The inventive genius of Gian Lorenzo Bernini, the outstanding Italian sculptor of the seventeenth century, is revealed in his drawings. The sole surviving drawing for a fountain that can be firmly attributed to Bernini's own hand suggests the powerful torso he envisioned for the Triton Fountain in the Piazza Barberini [ILLUSTRATION FOR FIGURE 1 OMITTED]. It is a vital clue to Bernini's intention to create a liberating sense of movement in the figure. Built for his patron, Pope Urban VIII (Maffeo Barberini; 1568-1644), the Triton Fountain transformed what had been an everyday fountain into the eloquent glorification of a sea god and of papal rule. While the Triton was often an ornamental feature of fountains, Bernini infused a convincing vigor into the mythological creature, half man, half fish, whom Neptune summoned to blow the conch so mightily that even the most distant storm-tossed waves would hear the command to subside. Perched on a scallop shell held aloft by the tails of four dolphins, the kneeling Triton blows a forceful jet upward - a hydraulic visualization of the colossal sound. At a maximum of sixteen feet, the jet was the highest in Rome in its day [ILLUSTRATION FOR FIGURE 2 OMITTED]. Viewers are still impressed by the jet of water shooting up before collapsing onto the Triton's magnificent torso, then running over the scallop shell that shields the papal tiara and the Barberini bees on the crest nestled between the dolphins.
The legacy of fountain design includes drawings for fountains that were proposed but never built and others that were purely imaginary conceptions. One such unrealized fountain design is part of an album of drawings by the French architect Gilles Marie Oppenord, whose inventive designs defined the French Regency style [ILLUSTRATION FOR FIGURE 3 OMITTED]. An avid draftsman, he made many drawings of the antique, Renaissance, and baroque art and architecture he found in Rome while studying there in the 1690s. The drawing illustrated combines naturalism and traditional fountain design in a delightfully fresh way. Two engaging dogs, each standing on its hind legs to reach the shell supported on dolphins' tails, offer small jets of water from the sticks they hold to augment the central jet, and, below, water also gushes from the dolphins' mouths.

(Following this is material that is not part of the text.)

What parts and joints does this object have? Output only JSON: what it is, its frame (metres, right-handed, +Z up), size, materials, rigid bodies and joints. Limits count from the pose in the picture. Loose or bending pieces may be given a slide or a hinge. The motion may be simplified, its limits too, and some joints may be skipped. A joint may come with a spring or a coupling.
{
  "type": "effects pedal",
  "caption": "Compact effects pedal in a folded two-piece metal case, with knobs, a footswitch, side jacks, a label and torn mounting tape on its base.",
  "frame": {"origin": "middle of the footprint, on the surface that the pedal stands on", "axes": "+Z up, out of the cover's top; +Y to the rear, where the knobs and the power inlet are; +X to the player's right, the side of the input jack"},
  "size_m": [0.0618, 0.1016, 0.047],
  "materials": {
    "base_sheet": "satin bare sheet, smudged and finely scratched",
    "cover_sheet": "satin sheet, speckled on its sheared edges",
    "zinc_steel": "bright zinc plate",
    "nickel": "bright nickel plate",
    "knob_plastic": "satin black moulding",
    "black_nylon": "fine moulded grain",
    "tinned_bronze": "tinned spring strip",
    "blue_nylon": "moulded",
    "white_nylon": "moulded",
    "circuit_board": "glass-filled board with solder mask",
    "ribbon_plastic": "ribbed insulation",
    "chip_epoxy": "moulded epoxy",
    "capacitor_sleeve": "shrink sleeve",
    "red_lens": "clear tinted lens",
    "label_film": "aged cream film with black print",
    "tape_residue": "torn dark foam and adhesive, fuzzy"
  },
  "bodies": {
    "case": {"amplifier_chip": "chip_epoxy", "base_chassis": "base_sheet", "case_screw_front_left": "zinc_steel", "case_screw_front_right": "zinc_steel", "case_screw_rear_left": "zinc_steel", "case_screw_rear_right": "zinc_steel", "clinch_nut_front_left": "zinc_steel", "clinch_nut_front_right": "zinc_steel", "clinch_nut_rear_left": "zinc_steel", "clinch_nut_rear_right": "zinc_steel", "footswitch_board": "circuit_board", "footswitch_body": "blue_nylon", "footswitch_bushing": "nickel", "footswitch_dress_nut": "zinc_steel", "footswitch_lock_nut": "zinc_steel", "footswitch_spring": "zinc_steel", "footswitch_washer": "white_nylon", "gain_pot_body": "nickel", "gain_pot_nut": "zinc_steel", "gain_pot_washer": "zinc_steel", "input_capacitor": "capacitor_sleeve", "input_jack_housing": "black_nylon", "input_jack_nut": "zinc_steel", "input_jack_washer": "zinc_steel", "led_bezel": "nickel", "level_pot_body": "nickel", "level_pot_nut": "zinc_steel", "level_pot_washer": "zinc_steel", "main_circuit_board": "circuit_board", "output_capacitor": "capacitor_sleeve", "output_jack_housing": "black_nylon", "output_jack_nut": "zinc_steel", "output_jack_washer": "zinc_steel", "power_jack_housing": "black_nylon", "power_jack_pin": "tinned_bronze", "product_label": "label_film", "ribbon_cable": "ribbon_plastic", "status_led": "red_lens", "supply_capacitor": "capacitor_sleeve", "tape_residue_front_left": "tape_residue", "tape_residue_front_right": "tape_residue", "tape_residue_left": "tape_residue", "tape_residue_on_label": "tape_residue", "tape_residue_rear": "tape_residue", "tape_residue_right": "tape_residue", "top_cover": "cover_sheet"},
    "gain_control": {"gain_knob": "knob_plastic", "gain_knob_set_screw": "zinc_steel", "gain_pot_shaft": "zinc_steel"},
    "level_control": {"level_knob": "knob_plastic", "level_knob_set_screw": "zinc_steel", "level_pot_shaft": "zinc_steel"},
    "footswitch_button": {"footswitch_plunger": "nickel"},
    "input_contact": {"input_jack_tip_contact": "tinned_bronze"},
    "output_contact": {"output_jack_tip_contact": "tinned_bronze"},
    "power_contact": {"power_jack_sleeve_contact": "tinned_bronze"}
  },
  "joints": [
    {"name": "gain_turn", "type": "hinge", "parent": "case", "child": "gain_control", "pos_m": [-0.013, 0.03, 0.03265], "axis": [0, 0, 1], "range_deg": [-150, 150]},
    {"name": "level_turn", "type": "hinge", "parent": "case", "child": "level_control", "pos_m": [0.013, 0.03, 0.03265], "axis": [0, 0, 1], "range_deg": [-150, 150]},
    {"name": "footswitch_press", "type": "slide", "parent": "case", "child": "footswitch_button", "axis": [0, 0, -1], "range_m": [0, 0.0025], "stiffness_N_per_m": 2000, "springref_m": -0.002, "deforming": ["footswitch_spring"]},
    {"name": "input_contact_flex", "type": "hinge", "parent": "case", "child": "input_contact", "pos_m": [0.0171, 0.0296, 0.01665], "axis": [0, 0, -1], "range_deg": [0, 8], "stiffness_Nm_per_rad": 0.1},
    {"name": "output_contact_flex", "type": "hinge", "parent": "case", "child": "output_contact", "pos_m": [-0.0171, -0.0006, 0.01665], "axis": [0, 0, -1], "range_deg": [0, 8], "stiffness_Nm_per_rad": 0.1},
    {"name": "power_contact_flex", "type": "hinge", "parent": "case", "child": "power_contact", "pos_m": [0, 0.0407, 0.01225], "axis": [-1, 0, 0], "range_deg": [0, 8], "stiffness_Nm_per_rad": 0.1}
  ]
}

In 1746 Carlo Marchionni, a Roman architect, engineer, sculptor, and designer of figurative and other ornament, received a commission for his first major grand project - the design of a villa and garden embellishments for his patron, Cardinal Alessandro Albani (1692-1779). The villa was intended as a showcase for the cardinal's splendid collection of classical antiquities. Among Marchionni's accomplished designs for Albani is the drawing for a fountain that simulates a naturalistic landscape with a statue of Pegasus, a hoof raised, standing on a rocky arch over a stream (Pl. III). According to classical mythology the winged Pegasus created the first fountain by tapping his hoof and uncovering a hidden spring, which burst forth as a jet of water. The allusion to the origin of fountains would have been appreciated by Marchionni's learned patron.
The Trevi Fountain in Rome has been the most celebrated of all fountains since its completion in 1762. The water has been renowned for its purity since the aqueduct called the Aqua Virgo was first established on the site in A. D. 19 by Marcus Vipsanius Agrippa.(2) The location was originally at the intersection of three streets (trivium in Latin; tre vie in Italian), which probably gave the fountain its name. Following the fall of the Roman Empire, the Aqua Virgo fell into disrepair, but it was restored during the ambitious building projects initiated by Nicholas V, who was pope between 1447 and 1455. As an unpretentious basin collecting water from three spouts, its modest appearance belied its importance as the city's only fountain until the completion of the Acqua Felice in 1588.(3) In 1640, at the request of Pope Urban VIII, the fountain at the Aqua Virgo aqueduct was razed, along with many surrounding houses, to make way for a new design by Bernini. However, that project, and many later ones, failed to materialize.